Thursday, May 11, 2006

health magazine: Metrosexual man ousted by the ubersexual

THE metrosexual is dead - say hello to the ubersexual and heteropolitan.

Social commentators have kindled a backlash against the type of preening moisturising male exemplified by the likes of Gavin Henson and David Beckham.

In their place, they have coined novel phrases for a slightly more rugged breed of new man, similar to the metrosexual but displaying more traditionally "manly" traits.

Equally at home on the school run or on the rugby pitch, the ubersexual role models are the likes of Jos Mourinho, Brad Pitt or our very own Brent Cockbain - nicknamed "disaster" on the pitch, yet just as happy to rustle up a tasty chutney from his allotment vegetables.

Heteropolitans, meanwhile, are usually young family men unafraid to change nappies one minute and then head down the pub with the lads the next. Think Jamie Oliver, Vernon Kay or even Port Talbot actor and committed father Michael Sheen.

Advertising guru Marian Salzman coined ubersexual in her book, The Future of Men, partly in response to metrosexuals looking like "sad sacks incapable of retaining their sense of manhood".

She said, "We think that metrosexuals have been upstaged by this ubersexual guy who's more masculine, who's looking for stronger male relationships.

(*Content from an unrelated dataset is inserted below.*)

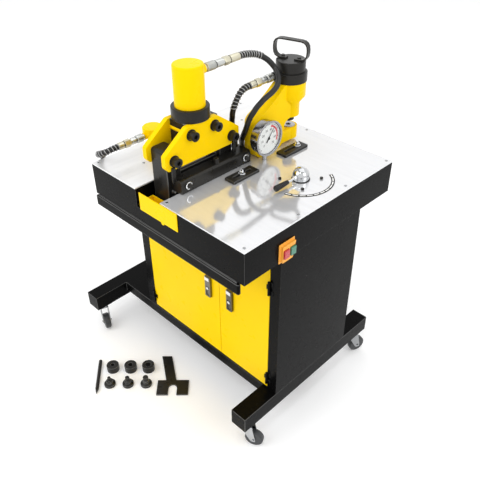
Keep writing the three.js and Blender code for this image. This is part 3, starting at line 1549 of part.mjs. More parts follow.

"He still has some of those characteristics of the metrosexual - he's more aesthetic, more concerned with how he looks, more interested in furniture and great wines - but he's more of a guy's guy."

She points to figures such as Bono and George Clooney as ideal ubersexuals.

Heteropolitan meanwhile - which cynics could dismiss as the bits left over when the word metrosexual was invented - was recently identified in Men's Health magazine to describe the kind of men not averse to pubs and grooming but also "surprisingly committed to relationships and family life".

At the same time trend-spotters say the "death" of the metrosexual phenomenon is apparent in the closure of influential male shopping magazine Cargo.

Worse, Mark Simpson - widely credited with inventing the word - says the sight of permatanned, brylcreemed and waxed men has simply become too "common" in an era when Welsh rugby star Gavin Henson has happily confessed to shaving, moisturising and applying fake tan before matches.

Stephen Williams, a lecturer in sociology at the University of Glamorgan, believes the bewildering array of new terms may be little more than a marketing ploy.

"I think this is new advertising terminology, and may be more to do with who they're targeting goods and services at," he said.

"It's irrelevant and all it does is create more stereotypes which nobody can live up to.

"But what you are getting is a trend towards men wanting to be more caring and move towards a less hegemonic masculinity of the kind that said rugby players had nothing 'effeminate' about them in the 1970s.

"Nowadays we've got Gavin Henson and a shift towards men who are masculine in a different way. You can still be masculine but without being sexist or homophobic."

Dr Williams personally preferred the more neutral term "new man", dreamt up in the 1980s to capture men's burgeoning roles as hands-on family men.

"When you've got metrosexual and other '-sexual' words people start to ask, 'What exactly is that?' and start to be more wary about whether they can accept that."

But whether or not we really are witnessing the death knell of the metrosexual, just as once we saw the demise of the 'new man' with the rise of 'lad culture', Dr Williams conceded labels did have some benefits.

"I think the 'new man' label enabled men to both recognise their vanity and to realise they were missing out on the positives of child-raising.

"And the metrosexual tag again has highlighted the issue that men do use moisturiser," he added.